En el siglo XX, el humanismo cristalizó especialmente en diversos exponentes del personalismo, el cual no podría entenderse sin las aportaciones de grandes filósofos judíos, como Martin Buber o Franz Rosenzweig. Buber propuso un acercamiento a la relación interpersonal desde el horizonte del Tú, una esfera no objetivable que se abre a la vida verdadera más allá del mundo impersonal de las cosas. Rosenzweig nos enseñó que la filosofía no nace solamente del ocio y de la admiración, como creían los primeros filósofos griegos, sino que surge también en las trincheras, en el hombre sufriente que mira cara a cara a la muerte y que sólo encuentra un camino de salvación en el Infinito abierto por los tres pilares de la religión judía: la Creación, la Revelación, la Redención.
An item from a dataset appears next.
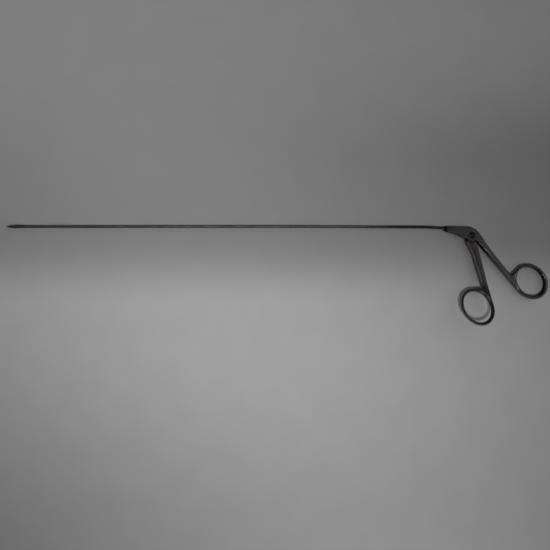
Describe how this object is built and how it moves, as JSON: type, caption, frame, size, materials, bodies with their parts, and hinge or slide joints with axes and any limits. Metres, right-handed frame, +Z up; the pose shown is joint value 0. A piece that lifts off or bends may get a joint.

El principal representante del personalismo propiamente dicho fue el filósofo cristiano Emmanuel Mounier, que intentó responder con su pensamiento a la crisis económica, política y moral de su época, simbolizada en la Gran Depresión de 1929. La posición de su personalismo será la de un optimismo trágico, lúcido ante la realidad social, pero esperanzado. La tensión escatológica del cristianismo impide considerar una determinada situación o un hecho del mundo como absoluto. Según Mounier, es preciso más que nunca reivindicar los valores cristianos, porque, cuando se niega la religión, la religión aparece bajo otros aspectos: la humanidad acaba entonces divinizando el cuerpo, la colectividad, la especie humana o los proyectos políticos. Otra figura crucial fue sin duda Jacques Maritain, que desde su humanismo integral participó muy directamente en la redacción de la Declaración Universal de los Derechos Humanos (1948). Maritain fue clave en el desarrollo de las ideas de una democracia cristiana que contribuyó de manera decisiva a la paz en Europa después de la Segunda Guerra Mundial. Desde una posición más cercana al existencialismo, otro filósofo cristiano, Gabriel Marcel, respondería a Sartre reivindicando una existencia fundada en aspectos centrales de la experiencia cristiana, como la fidelidad, el amor o la esperanza.
En la segunda mitad del siglo XX ha sido de nuevo un filósofo judío, Emmanuel Levinas -recibido con entusiasmo por el pensamiento católico y apreciado por el propio san Juan Pablo II– quien ha abierto nuevas vías para pensar lo humano más allá de la inmanencia del mundo y de los problemas ontológicos. Levinas descubre que el rostro del otro hombre es icono del Infinito y revelación de su gloria, que cabe rebasar las aspiraciones de poder y autoridad del sujeto moderno para reconocer el primado del otro al que estoy sujeto y ante el cual debo siempre responder. El otro, para Levinas, es el prójimo, «la viuda, el huérfano, el forastero, el pobre» olvidados por la Historia de este mundo, pero defendidos por el Dios de Israel y la voz de los profetas.
Hundiendo sus raíces en la Escritura, la filosofía judía y cristiana nos presenta al hombre en una formulación que quizá solo pueda ser paradójica: sepultado por sus miserias, triturado por los sufrimientos del mundo, sigue reflejando la gloria del Dios a imagen del cual fue formado. Los anhelos humanos no los colma la soberbia del hombre moderno, sino la respuesta humilde a la Verdad misma que viene a nuestro encuentro como Rostro sufriente. Sólo Aquél que viene de otra parte, podrá volver lleno de gloria y majestad a restaurar la humanidad del hombre. «Salió entonces Jesús coronado de espinas y con el manto de púrpura. Pilato les dijo: «¡He aquí el Hombre!»» (Jn. 19,5).